Is there maybe a bach conversion within Cubase (that doesnt involve putting the files on timeline and mixdown) ?

Thanks a lot


----------



## Nick Batzdorf (Jul 6, 2021)

There's Audio Ease Barbabatch, but I don't know anything more than the name.

I can't imagine it makes any difference what program you use to do the conversion, though, because this is all at a quantum level.


----------



## Nico5 (Jul 6, 2021)

If it's a recent version of Cubase, batch (re-)exporting multiple tracks can be done in a single operation followed by having your favorite beverage until it's done - assuming all the tracks/stems have the same start and end-points. That's typically what I would do in your situation. i.e. re-export from the same project using the corrected export settings.

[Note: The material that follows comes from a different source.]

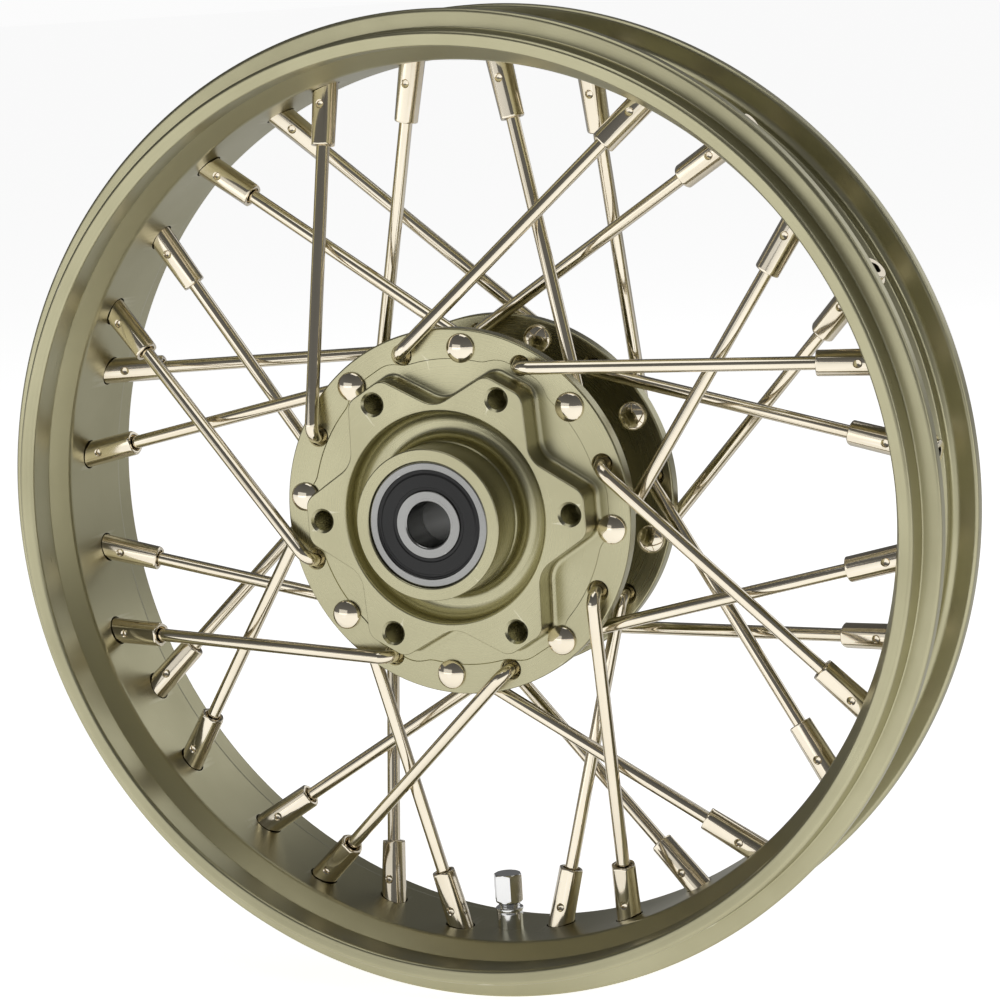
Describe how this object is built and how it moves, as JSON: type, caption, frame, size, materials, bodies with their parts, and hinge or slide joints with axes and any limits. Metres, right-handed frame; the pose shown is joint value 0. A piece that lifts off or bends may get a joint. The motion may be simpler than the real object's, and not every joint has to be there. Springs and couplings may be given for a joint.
{
  "type": "spoked motorcycle wheel",
  "caption": "Wire-spoked motorcycle wheel: shouldered light-alloy rim laced in crossed pairs to a flanged hub with sealed bearings and a lobed disc plate.",
  "frame": {"origin": "centre of the wheel on the axle's axis, midway between the two rim edges", "axes": "+Y along the axle's axis, away from the disc plate; -Z towards the valve; +X in the plane of the wheel"},
  "size_m": [0.332, 0.0962, 0.332],
  "materials": {
    "rim_alloy": "satin champagne anodised",
    "hub_alloy": "satin champagne anodised",
    "bearing_steel": "ground",
    "cage_brass": "machined",
    "seal_rubber": "matte",
    "tube_alloy": "turned",
    "spoke_steel": "bright nickel plated",
    "nipple_nickel": "bright nickel plated",
    "valve_chrome": "polished"
  },
  "bodies": {
    "axle_core": {"near_inner_ring": "bearing_steel", "far_inner_ring": "bearing_steel", "distance_tube": "tube_alloy"},
    "wheel": {"rim": "rim_alloy", "hub_shell": "hub_alloy", "near_outer_ring": "bearing_steel", "far_outer_ring": "bearing_steel", "near_outer_seal": "seal_rubber", "near_inner_seal": "seal_rubber", "far_outer_seal": "seal_rubber", "far_inner_seal": "seal_rubber", "near_elbow_out_spokes": "spoke_steel", "near_head_out_spokes": "spoke_steel", "far_elbow_out_spokes": "spoke_steel", "far_head_out_spokes": "spoke_steel", "near_elbow_out_nipples": "nipple_nickel", "near_head_out_nipples": "nipple_nickel", "far_elbow_out_nipples": "nipple_nickel", "far_head_out_nipples": "nipple_nickel", "near_nipple_washers": "nipple_nickel", "far_nipple_washers": "nipple_nickel", "valve_stem": "valve_chrome", "valve_gasket": "seal_rubber", "valve_sleeve_nut": "valve_chrome", "valve_core_body": "cage_brass", "valve_core_spring": "bearing_steel"},
    "near_ball_set": {"near_balls": "bearing_steel", "near_cage": "cage_brass"},
    "far_ball_set": {"far_balls": "bearing_steel", "far_cage": "cage_brass"},
    "valve_cap": {"valve_cap": "valve_chrome", "valve_cap_seal": "seal_rubber"},
    "valve_core_pin": {"valve_core_pin": "bearing_steel"}
  },
  "joints": [
    {"name": "wheel_spin", "type": "hinge", "parent": "axle_core", "child": "wheel", "pos_m": [0, 0, 0], "axis": [0, 1, 0], "continuous": true},
    {"name": "near_ball_orbit", "type": "hinge", "parent": "axle_core", "child": "near_ball_set", "pos_m": [0, -0.0408, 0], "axis": [0, 1, 0], "continuous": true},
    {"name": "far_ball_orbit", "type": "hinge", "parent": "axle_core", "child": "far_ball_set", "pos_m": [0, 0.0408, 0], "axis": [0, 1, 0], "continuous": true},
    {"name": "valve_cap_off", "type": "slide", "parent": "wheel", "child": "valve_cap", "axis": [0, 0, 1], "range_m": [0, 0.012]},
    {"name": "valve_core_open", "type": "slide", "parent": "wheel", "child": "valve_core_pin", "axis": [0, 0, -1], "range_m": [0, 0.0012], "stiffness_N_per_m": 200, "deforming": ["valve_core_spring"]}
  ],
  "couplings": [
    {"joint": "near_ball_orbit", "follows": "wheel_spin", "ratio": 0.6393},
    {"joint": "far_ball_orbit", "follows": "wheel_spin", "ratio": 0.6393}
  ]
}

For incredible flexibility, there would FFmpeg (it's free), but using it at the command line is likely too much of a hurdle for someone not used to working with the command line of their favorite OS. It's what I do for more esoteric audio file mass manipulations.


----------



## borisb2 (Jul 6, 2021)

thanks both ..



Nico5 said:


> For incredible flexibility, there would FFmpeg (it's free), but using it at the command line is likely too much of a hurdle for someone not used to working with the command line of their favorite OS. It's what I do for more esoteric audio file mass manipulations.


actually thats a good idea - coming from vfx, dealing with command line is not an issue .. and workring with RV for video playback I am already using FFmpeg under the hood .. will have a look now


----------



## borisb2 (Jul 6, 2021)

ah dang .. RV only outputs 16bit


----------



## Nico5 (Jul 6, 2021)

borisb2 said:


> thanks both ..
> 
> 
> actually thats a good idea - coming from vfx, dealing with command line is not an issue .. and workring with RV for video playback I am already using FFmpeg under the hood .. will have a look now


A good googling will probably unearth a few command line examples for your scenario and you may just fall in love with FFmpeg for your video work, too.

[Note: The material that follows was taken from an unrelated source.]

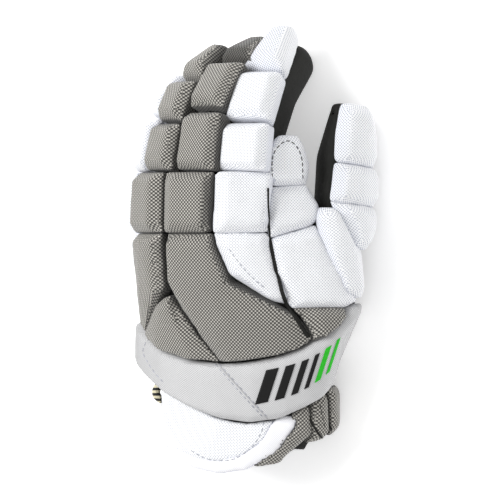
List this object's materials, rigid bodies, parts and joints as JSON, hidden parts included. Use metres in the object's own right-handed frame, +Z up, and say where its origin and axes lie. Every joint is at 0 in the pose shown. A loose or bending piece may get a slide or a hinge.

p.s. I also just thought of maybe another way using Cubase:

make a new empty project with the desired audio settings (e.g. 24bit, 48KHz)
do a mass import of all of the 32bit files into "different tracks"
this should result in the right formats in the project's Audio folder, without having to work the timeline.


----------



## borisb2 (Jul 6, 2021)

Nico5 said:


> do a mass import of all of the 32bit files into "different tracks"
> this should result in the right formats in the project's Audio folder, without having to work the timeline.


ok .. life can be simple. I did exactly that .. and DONE! 

Thanks a lot!


----------



## Nico5 (Jul 6, 2021)

borisb2 said:


> I did exactly that .. and DONE!


Great - thanks for letting me know!

I can't help but love the delicious irony of that workflow: Using an import function to fix an export problem...


----------



## Cideboy (Jan 2, 2022)

Why would you want to limit your dynamic range on a cue? I could understand a lower sampling rate but the higher the bit rate the more headroom you have. This is important with high dynamic content like film. You have large explosions to whispers within the span of seconds. Yes this all gets exported and played at 24 or 32 for consumer devices but that’s AFTER the mix. The mix engineer mixing the film will need that dynamic range or your music may sound odd.


----------



## borisb2 (Jan 3, 2022)

Cideboy said:


> Why would you want to limit your dynamic range on a cue?


because Warner Chappell asked for it


----------



## Cideboy (Jan 3, 2022)

Ahh, I was talking about delivery to the dubbing mixer. If your getting ready for distribution - a fixed 24-bit file is the most universally acceptable format. — don’t normalise it


----------